* **GIVEN INFORMATION**:
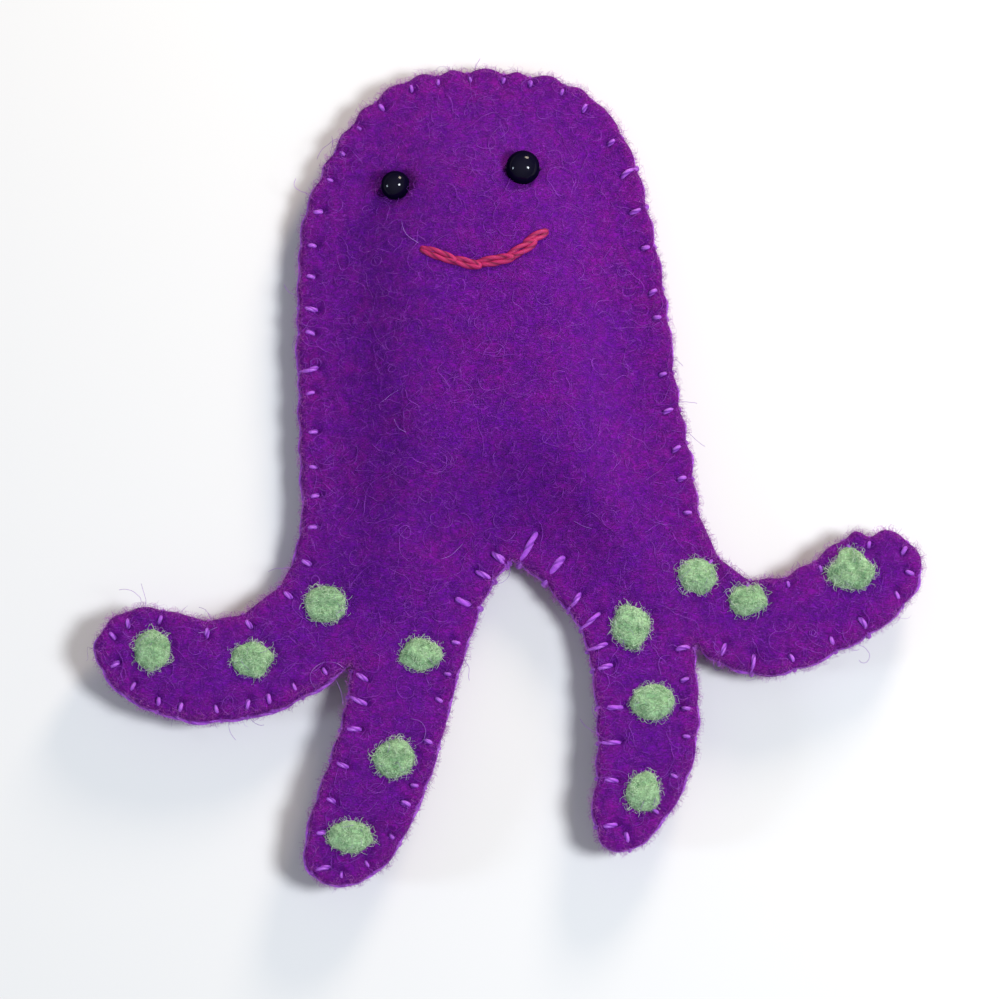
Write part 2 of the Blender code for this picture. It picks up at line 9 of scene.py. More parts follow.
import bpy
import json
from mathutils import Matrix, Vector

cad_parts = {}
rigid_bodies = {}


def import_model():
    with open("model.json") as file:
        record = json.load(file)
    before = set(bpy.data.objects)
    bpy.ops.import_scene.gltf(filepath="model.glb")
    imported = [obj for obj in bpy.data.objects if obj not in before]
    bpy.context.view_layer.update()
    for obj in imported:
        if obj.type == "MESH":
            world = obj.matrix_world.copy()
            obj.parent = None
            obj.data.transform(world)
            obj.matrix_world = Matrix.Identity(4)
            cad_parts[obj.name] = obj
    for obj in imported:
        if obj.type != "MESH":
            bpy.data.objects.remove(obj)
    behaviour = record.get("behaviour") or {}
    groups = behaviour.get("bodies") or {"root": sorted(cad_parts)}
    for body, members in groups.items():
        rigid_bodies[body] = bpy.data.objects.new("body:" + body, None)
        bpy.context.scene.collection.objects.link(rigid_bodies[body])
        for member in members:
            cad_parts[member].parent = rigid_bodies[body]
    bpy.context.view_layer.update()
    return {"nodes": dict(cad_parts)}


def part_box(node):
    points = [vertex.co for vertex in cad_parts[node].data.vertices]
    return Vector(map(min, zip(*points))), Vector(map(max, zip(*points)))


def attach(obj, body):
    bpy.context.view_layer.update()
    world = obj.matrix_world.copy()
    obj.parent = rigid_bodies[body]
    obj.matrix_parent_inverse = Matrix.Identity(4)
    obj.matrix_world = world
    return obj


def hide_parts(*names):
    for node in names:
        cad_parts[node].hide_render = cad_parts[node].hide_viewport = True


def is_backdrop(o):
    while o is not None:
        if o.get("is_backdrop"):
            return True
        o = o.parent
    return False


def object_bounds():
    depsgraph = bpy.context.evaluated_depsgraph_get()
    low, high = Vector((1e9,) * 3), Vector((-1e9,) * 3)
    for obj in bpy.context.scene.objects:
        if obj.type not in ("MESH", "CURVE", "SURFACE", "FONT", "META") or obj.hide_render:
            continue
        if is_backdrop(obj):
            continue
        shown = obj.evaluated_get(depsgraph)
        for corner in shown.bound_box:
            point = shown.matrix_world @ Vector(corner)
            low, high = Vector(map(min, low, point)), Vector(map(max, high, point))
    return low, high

* **OBJECTIVE**: Tell how many lines hold the string "MESH", giving the number and nothing else.

* **WRITTEN REPLY**: 3